Caligrafia: A mão que ensina o cérebro

21 de Janeiro 2021

Inventada pelos sumérios, na antiga Mesopotâmia, a escrita à mão é tão antiga que nem nos ocorre questionarmo-nos sobre ela. E hoje, num mundo tecnológico, qual é a nossa relação com a caligrafia?

Com mais de 3500 anos, podemos afirmar, com convicção, que o mundo não seria o mesmo sem os caracteres deixados pela tinta primeiro em barras de argila, depois em madeira, papiro, pergaminho e, finalmente, em papel. E o ser humano também não.

Tudo mudou com a invenção de Gutenberg, no século XV. E voltou a mudar com a máquina de escrever, na segunda metade do século XIX. E mais ainda com o computador, já século XX adentro. Apesar disso, escrever à mão continua a ser uma habilidade imprescindível, que nos afeta como pessoas desde que aprendemos as primeiras letras.

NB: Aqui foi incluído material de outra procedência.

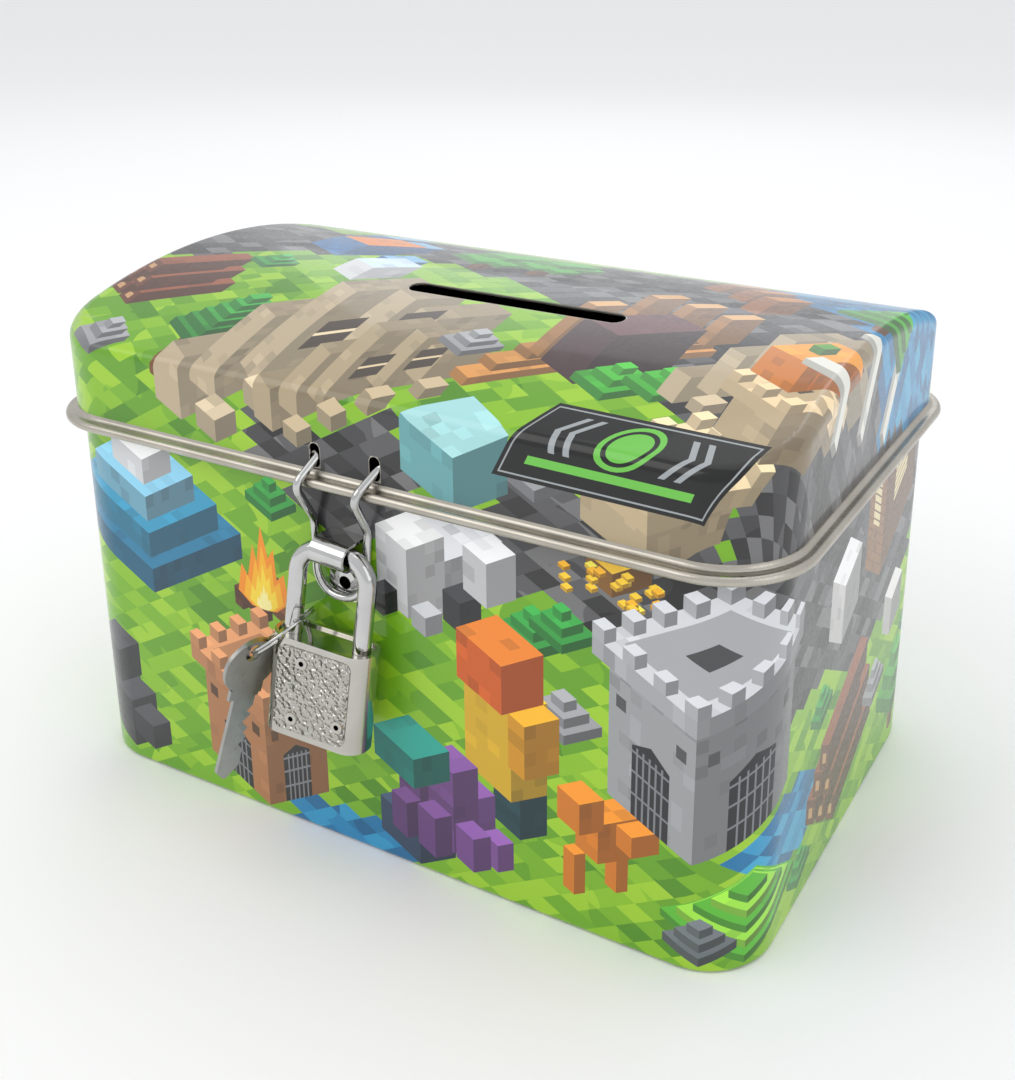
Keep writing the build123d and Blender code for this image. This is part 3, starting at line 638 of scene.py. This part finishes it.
def skin(name, body, place, outline, holes, creases, shapes):
    points, edges = [], []
    square = 6.0      # middles are looked up by squares of this size, mm

    def ring(path, closed=True):
        start = len(points)
        points.extend(Vector(p) for p in path)
        run = list(range(start, len(points)))
        edges.extend(zip(run, run[1:] + run[:1] if closed else run[1:]))

    for path in [outline] + holes + [path for path, _ in shapes]:
        ring(path)
    for crease in creases:
        ring(crease, False)
    spots, _, tris, _, _, _ = geometry.delaunay_2d_cdt(points, edges, [], 0, 1e-4, False)
    middles, bins = [], {}
    for i, tri in enumerate(tris):
        x, y = (sum(spots[k][axis] for k in tri) / 3 for axis in (0, 1))
        middles.append((x, y))
        bins.setdefault((int(x // square), int(y // square)), []).append(i)
    tone = {}

    def lay(path, ink):      # each triangle takes the last shape that its middle lies in
        xs, ys = [p[0] for p in path], [p[1] for p in path]
        for ix in range(int(min(xs) // square), int(max(xs) // square) + 1):
            for iy in range(int(min(ys) // square), int(max(ys) // square) + 1):
                for i in bins.get((ix, iy), ()):
                    if inside(*middles[i], path):
                        tone[i] = ink

    lay(outline, "grass")
    sheet = set(tone)
    for path, ink in shapes:
        lay(path, ink)
    for hole in holes:
        lay(hole, None)
    chosen = [i for i in sorted(sheet) if tone[i]]
    kept, tones = [tris[i] for i in chosen], [tone[i] for i in chosen]
    used = sorted({i for tri in kept for i in tri})
    index = {old: new for new, old in enumerate(used)}
    flat = [spots[i] for i in used]
    placed = [place(p.x, p.y) for p in flat]
    outer, inner = ([(p + n * printLook[level]) * mm for p, n in placed] for level in ("skin", "gap"))
    tris = []
    for tri in kept:
        a, b, c = (index[i] for i in tri)
        normal = (outer[b] - outer[a]).cross(outer[c] - outer[a])
        tris.append((a, b, c) if normal.dot(placed[a][1]) >= 0 else (a, c, b))
    count = len(flat)
    sides = {}
    for a, b, c in tris:
        for e in ((a, b), (b, c), (c, a)):
            sides[e] = sides.get(e, 0) + 1
    rim = [e for e in sides if (e[1], e[0]) not in sides]
    faceList = tris + [(c + count, b + count, a + count) for a, b, c in tris]
    faceList += [(b, a, a + count, b + count) for a, b in rim]
    mesh = bpy.data.meshes.new(name)
    mesh.from_pydata(outer + inner, [], faceList)
    uv = mesh.uv_layers.new(name="print")
    for loop in mesh.loops:
        uv.data[loop.index].uv = flat[loop.vertex_index % count]
    mesh.materials.append(inked)
    mesh.normals_split_custom_set_from_vertices([n for _, n in placed] + [-n for _, n in placed])
    mesh.attributes.new("ink", "FLOAT_COLOR", "CORNER")
    mesh.attributes.new("ground", "FLOAT", "CORNER")
    inks = tones + tones + ["#8A8A84"] * len(rim)      # front, back and the cut edge, which is bare tin
    inkOf = {ink: tint(ink) if ink[0] == "#" else (0.5, 0.5, 0.5, 1.0) for ink in set(inks)}
    colours, kinds = [], []
    for part, ink in zip(mesh.polygons, inks):
        colours += list(inkOf[ink]) * part.loop_total
        kinds += [grounds.get(ink, 0.0)] * part.loop_total
    mesh.attributes["ink"].data.foreach_set("color", colours)
    mesh.attributes["ground"].data.foreach_set("value", kinds)
    obj = put(name, mesh)
    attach(obj, body)
    print(name, "has", len(mesh.polygons), "faces")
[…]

“Escrever é um ato mental, mas que tem o corpo associado. Há uma clara ligação da mão ao cérebro, que permitiu o desenvolvimento específico da espécie humana”, refere Nuno Leitão, diretor pedagógico da Cooperativa de Ensino A Torre. Marta Gonçalves, psicóloga educacional, acrescenta que “escrever à mão influencia a coordenação viso-motora de forma diferente do que escrever no teclado, uma vez que trabalha competências diferentes” e que “a motricidade fina é muito trabalhada com a caligrafia”.

Escrever à mão, formando palavras, envolve a mente e promove o pensamento estruturado. Ativa o nosso cérebro como um todo – e, por isso, conseguimos lembrar-nos melhor de coisas que escrevemos – e ajuda-nos a desenvolver o vocabulário e a ortografia. Tem uma importante função cognitiva, e, observa Nuno Leitão, também uma dimensão metacognitiva: “O texto escrito à mão é um texto menos automático do que no teclado. É mais pensado, mais sentido. A substância do que tenho para dizer é mais criativa quando escrevo à mão. Há uma maior intencionalidade no que quero transmitir.”

A palavra “caligrafia” – do grego kalli, “beleza” + graphẽ, “escrita” – significa, quase que literalmente, “escrita bela”.  Antes da invenção da imprensa, os calígrafos eram copistas, de letra imaculada, que transcreviam os livros. Dessa forma, o conhecimento ficava armazenado, numa letra legível e agradável à vista. “Quando os copistas escreviam um livro, que era para ficar, não o faziam na sua letra normal de todos os dias”, explica o calígrafo João Brandão. “Com a impressão, isto desaparece, e o calígrafo deixa de ser copista para passar a ser uma espécie de artista”, diz.

Há uma caligrafia mais prática – para todos e, ao mesmo tempo, especificamente para cada um de nós – e uma caligrafia mais erudita, que é uma arte, um culto.

“É o recuperar da tal letra para os livros”, explica João Brandão. “As pessoas estão a voltar a valorizar a manualidade. Vivemos num mundo muito tecnológico, muito industrializado, e há um cansaço disso, sente-se a necessidade de fazer um contraponto. Mesmo no design, a caligrafia voltou a estar na moda. Agora vamos a um supermercado e as letras dos cartazes são em giz, as hamburguerias gourmet têm todas ardósias com a lista escrita à mão, e há letras à mão em t-shirts… a caligrafia está mais presente que nunca.”